Ты моей могилы не ищи -

По траве погоста сиротливо

Не гуляют черные грачи.


Нет меня … Как это ново, странно:

Н е т м е н я … Тебе и горя нет!

Только за туманом, за обманом

Мы еще сойдемся тэт-на-тэт.


Нет меня… Но горьких слез не льют

На помин души ни Крым, ни Ницца:

По закону, чтобы умереть,

Не мешало бы сперва родиться».


А печенье в школе хвалили, хотя оно и вышло слишком ломким: Наталья Михайловна предположила, что все дело в мукЕ. Следует также сказать, что извещение довольно приятного содержания банк прислал повторно.

Что до адресованного Вариному отчиму оброненного письма, то оно скорей всего нашло свой конец в пламени городской свалки… А может и уцелело. Но осталось немым, завалилось вековым балластом за стопку пыльных журналов: русский язык, увы, не слишком популярен среди жителей Назаре. Нельзя полностью исключать, конечно, что в один прекрасный день последняя весточка сестры Саши попадется на глаза русскому путешественнику. Либо досужему слависту из Лиссабона. Либо юной москвичке, а может харьковчанке, попавшей в Португалию по какому-нибудь обмену.

Чего только не бывает.



1 А.Э. Брэм «Жизнь Животных»

2 главный персонаж рассказа Саши Черного «Дневник Фокса Микки».
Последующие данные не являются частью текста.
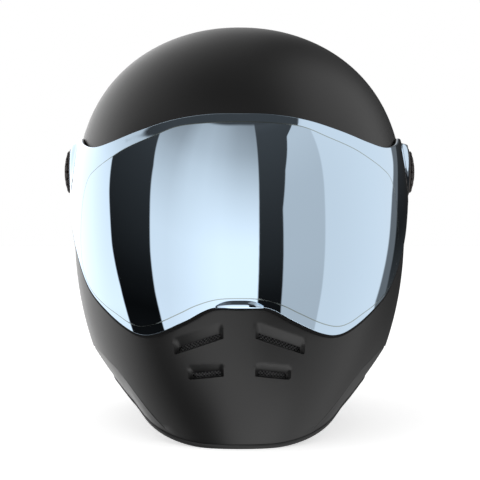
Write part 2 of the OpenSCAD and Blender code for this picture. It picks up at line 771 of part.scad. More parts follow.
// Rivet through the shell, its boss and the anchor plate
module anchor_rivet(side) color("#55585c") {
    inner_x = pad_x - edge_gap/3 - anchor_t;
    on_anchor(side, inner_x - 1.5) cylinder(h = 1.4, r = rivet_head_r, $fn = round_fn);
    on_anchor(side, inner_x - 0.5) cylinder(h = pad_x + 10.7 - inner_x, r = rivet_r, $fn = round_fn);
    on_anchor(side, pad_x + 10.2) cylinder(h = 1.5, r = rivet_head_r, $fn = round_fn);
}

// Places children in the frame of a hanging strap: origin on the plate's bar, -Z along the strap,
// +X toward the shell
module on_bar(side) {
    at_side(side) translate([bar_x, anchor_y, bar_z]) rotate([0, strap_lean, 0]) children();
}

module web_tube(r, length) {
    rotate([90, 0, 0]) difference() {
        cylinder(h = length, r = r + web_t, center = true, $fn = round_fn);
        cylinder(h = length + 2, r = r, center = true, $fn = round_fn);
    }
}

module web_run(x, top, bottom) {
    translate([x - web_t/2, -web_w/2, -bottom]) cube([web_t, web_w, bottom - top]);
}

// Short strap: a loop on the plate, a doubled run and the loop that holds the rings
module strap_short() color("#17181a") {
    ring_z = short_run + ring_loop_r + web_t;
    on_bar(1) {
        web_tube(loop_r, web_w);
        web_run(0, loop_r + 0.5*web_t, short_run + 0.5*web_t);
        translate([0, 0, -ring_z]) web_tube(ring_loop_r, web_w);
    }
}

// Long strap, folded back on itself and held by its snap
module strap_long() color("#17181a") {
    turn_r = 0.8;
    fold_x = -2*turn_r - web_t;
    snap_z = long_run - fold_run + 8;
    on_bar(-1) difference() {
        union() {
            web_tube(loop_r, web_w);
            web_run(0, loop_r + 0.5*web_t, long_run);
            web_run(fold_x, long_run - fold_run, long_run);
            translate([fold_x/2, 0, -long_run]) difference() {
                web_tube(turn_r, web_w);
                translate([-5, -web_w, 0]) cube([10, 2*web_w, 10]);
            }
        }
        translate([fold_x, 0, -snap_z]) rotate([0, 90, 0]) cylinder(h = 3, r = 2.1, center = true, $fn = 24);
    }
}

// Snap: a cap on the folded end and the stud that reaches the strap behind it
module strap_snap() color("#3b3d40") {
    turn_r = 0.8;
    fold_x = -2*turn_r - web_t;
    snap_z = long_run - fold_run + 8;
    on_bar(-1) translate([fold_x, 0, -snap_z]) rotate([0, 90, 0]) {
        translate([0, 0, -web_t/2 - 1.5]) cylinder(h = 1.4, r = 5.5, $fn = 32);
        translate([0, 0, -web_t/2 - 0.5]) cylinder(h = web_t + 1, r = 1.95, $fn = 24);
        translate([0, 0, web_t/2 + 0.1]) cylinder(h = 2*turn_r - 0.2, r = 4.5, $fn = 32);
    }
}

// Steel ring with its straight bar in the strap's loop, hanging free
module d_ring(shift) color("#b9bcc2") {
    half = web_w/2 + 3.6;
    loop_z = short_run + ring_loop_r + web_t;
    translate([
        bar_x - loop_z*sin(strap_lean) + shift*(ring_wire_r + 0.15),
        anchor_y,
        bar_z - loop_z*cos(strap_lean)
    ]) {
        rotate([90, 0, 0]) cylinder(h = 2*half, r = ring_wire_r, center = true, $fn = 24);
        rotate([0, 90, 0]) rotate([0, 0, -90]) rotate_extrude(angle = 180, $fn = round_fn)
            translate([half, 0]) circle(r = ring_wire_r, $fn = 24);
        for (k = [-1, 1]) translate([0, k*half, 0]) sphere(r = ring_wire_r, $fn = 24);
    }
}

outer_shell();
port_seal();
edge_trim();
visor_lens();
visor_bushing(1);  // visor_bushing_left
visor_bushing(-1);  // visor_bushing_right
pivot_plate(1);  // pivot_plate_left
pivot_plate(-1);  // pivot_plate_right
pivot_insert(1);  // pivot_insert_left
pivot_insert(-1);  // pivot_insert_right
plate_screws();
knob(1);  // knob_left
knob(-1);  // knob_right
knob_washer(1);  // knob_washer_left
knob_washer(-1);  // knob_washer_right
eps_liner();
chin_liner();
cheek_block(1);  // cheek_block_left
cheek_block(-1);  // cheek_block_right
crown_pad();
brow_pad();
neck_roll();
cheek_pad(1);  // cheek_pad_left
cheek_pad(-1);  // cheek_pad_right
vent_mesh(1, upper_slot);  // vent_mesh_upper_left
vent_mesh(-1, upper_slot);  // vent_mesh_upper_right
vent_mesh(1, lower_slot);  // vent_mesh_lower_left
vent_mesh(-1, lower_slot);  // vent_mesh_lower_right
anchor_plate(1);  // anchor_plate_left
anchor_plate(-1);  // anchor_plate_right
anchor_rivet(1);  // anchor_rivet_left
anchor_rivet(-1);  // anchor_rivet_right
strap_short();
strap_long();
d_ring(-1);  // d_ring_inner
d_ring(1);  // d_ring_outer
strap_snap();
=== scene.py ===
import bpy
import bmesh
import math
import numpy as np
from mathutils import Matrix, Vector
from mathutils.geometry import delaunay_2d_cdt
from mathutils.bvhtree import BVHTree
from mathutils.kdtree import KDTree


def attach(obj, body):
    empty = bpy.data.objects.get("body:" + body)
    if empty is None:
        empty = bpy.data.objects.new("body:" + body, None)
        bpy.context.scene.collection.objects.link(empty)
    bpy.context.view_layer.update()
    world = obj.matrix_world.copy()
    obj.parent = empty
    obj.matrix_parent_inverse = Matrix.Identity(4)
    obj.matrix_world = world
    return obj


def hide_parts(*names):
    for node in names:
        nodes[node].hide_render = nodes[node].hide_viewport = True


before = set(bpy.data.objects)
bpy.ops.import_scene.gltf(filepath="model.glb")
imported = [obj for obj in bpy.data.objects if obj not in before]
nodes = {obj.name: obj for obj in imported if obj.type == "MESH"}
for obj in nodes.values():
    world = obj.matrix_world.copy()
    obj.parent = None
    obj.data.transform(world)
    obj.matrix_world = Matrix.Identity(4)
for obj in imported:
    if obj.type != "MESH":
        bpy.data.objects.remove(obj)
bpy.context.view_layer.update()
print("frame loaded:", len(nodes), "nodes")

# The helmet's surface in millimetres: azimuth 0 is the face, depth is measured inward from the shell
form = {
    "shellHeight": 280, "axisY": 9.0776, "wall": 4, "planPower": 2.2,
    # reach, its height, reach at the base, two powers of the dome above it and one of the flare below
    "side": (117.5, 140, 77.5, 2.75, 2, 2.25), "face": (160, 88, 139, 1.95, 1.95, 2.2),
    "back": (150, 125, 112, 2.35, 2.35, 2.2),
    # lower edge: how far it rises at the sides, and the azimuths where it starts and stops
    "jawRise": 30, "riseFront": (8, 62), "riseBack": (105, 165),
    # crease of the jaw over the tucked panel: height over the lower edge, lift and dip
    "creaseBase": 4, "lift": 26, "liftFront": (16, 40), "dip": 6, "dipFront": (45, 75),
    "tuck": 0.28, "tuckFront": (14, 40), "tuckBack": (110, 165),
    # groove along the crease: distance under the crease and depth
    "groove": [(0, 0), (0.4, 0.6), (1.8, 0.12), (12, 0)], "grooveFront": (17, 26), "grooveBack": (135, 158),
}
visor = {
    "thickness": 2.4, "gap": 1.9, "pivotHeight": 176.5, "pivotBack": 2, "holeRadius": 13.4, "rounding": 0.45,
    # lower and upper edge: azimuth and height over the pivots
    "low": [(0, -85), (6, -85.5), (12, -94), (18, -101.5), (22.5, -104), (27, -101.5),
            (36, -90), (45, -76.5), (54, -54.5), (64, -30.5), (76, -20.5), (90, -19)],
    "top": [(0, 36), (10, 35.5), (20, 32), (30, 25.5), (40, 18.5), (48, 15.5), (58, 17.5), (71, 23), (90, 19)],
    # the fine line around the optical area: azimuth and height
    "line": [(-6, 207), (0, 207), (9, 206.3), (17.8, 204), (25, 197.5), (32.8, 190.5), (38.5, 184),
             (44, 177.5), (47.6, 172), (49.4, 163), (50.2, 148), (49.8, 128), (48.2, 113), (45, 102.5),
             (41, 95.6), (36, 89.5), (31.5, 85), (26.8, 79.8), (23, 78.2), (18.5, 81), (13.2, 87.5),
             (9.5, 92.5), (5, 96.4), (0, 97.2), (-5, 96.4)],
    "lineDepth": 0.08, "lineHalfWidth": 0.3,
    # outside the line the rim falls back: how far, over what distance, and where it fades
    "rimDrop": 0.62, "rimReach": 7, "rimSide": (60, 98), "rimLow": (-8, 12),
    # the flat ear round each pivot and the cone that rises to it
    "earRadius": 19, "earX": 118.2, "earHug": 1.3, "hugSide": (58, 72), "bossRadius": 22.0, "bossRun": 6.0,
    "foldGap": 0.22,
}
port = {"side": 60, "margin": 8, "power": 8}
vents = {
    # azimuth and height at both ends of a slot, and how far its scoop rises above it
    "upper": (4.3, 73.4, 14.3, 63.8, 8.5), "lower": (4.3, 50.0, 11.1, 47.7, 6.5),
    "halfHeight": 1.8, "scoopDepth": 2.8,
}
degreeWidth = 2.04    # millimetres of width for a degree at the temples
rollOut = 260    # radius over which heights are laid flat
pivotY, pivotZ = form["axisY"] + visor["pivotBack"], visor["pivotHeight"]


def smooth(a, b, x):
    t = np.clip((x - a) / (b - a), 0, 1)
    return t * t * (3 - 2 * t)


def mix(a, b, t):
    return a + (b - a) * t


def matched(*values):
    return np.broadcast_arrays(*(np.asarray(value, float) for value in values))


def curveThrough(line, x):
    # smooth curve through the points of a line, flat at both ends
    xs, ys = np.array(line, float).T
    x = np.clip(np.abs(np.asarray(x, float)), xs[0], xs[-1])
    i = np.clip(np.searchsorted(xs, x, side="right") - 1, 0, len(xs) - 2)
    slopes = np.zeros(len(xs))
    slopes[1:-1] = (ys[2:] - ys[:-2]) / (xs[2:] - xs[:-2])
    w = xs[i + 1] - xs[i]
    t = (x - xs[i]) / w
    bend = w * t * (1 - t) * ((1 - t) * slopes[i] - t * slopes[i + 1])
    return mix(ys[i], ys[i + 1], t * t * (3 - 2 * t)) + bend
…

3 Сказка французского писателя Метерлинка.

4 Каюр – погонщик собак или оленей.

5 Реплика госпожи Простаковой, персонажа комедии Фонвизина «Недоросль».

6 начальные строки из эпиграммы, приписываемой А.С. Пушкину.

7 ( укр.) Затылок

8 ( укр.) Разговорчивым.

9 Поэма «Гяур» написана Байроном, а приводимая цитата взята из поэмы Лермонтова «Измаил-Бей».

10 Рассказ Дж. Лондона, речь в котором идет о собаке с такой же кличкой.

11 (укр.) Арбузиков

12 Здесь и ниже фрагменты стихотворения М. Светлова «Рабфаковке».

13 (фр.) Доктор! Ищите доктора!

14 Город в Португалии

15 Фрагмент из стихотворения М. Ю. Лермонтова « Прощай, немытая Россия…»

16 (португ.) Estou

17 Семиструнная гитара.

18 Крепкий сваренный по старинному рецепту кофе.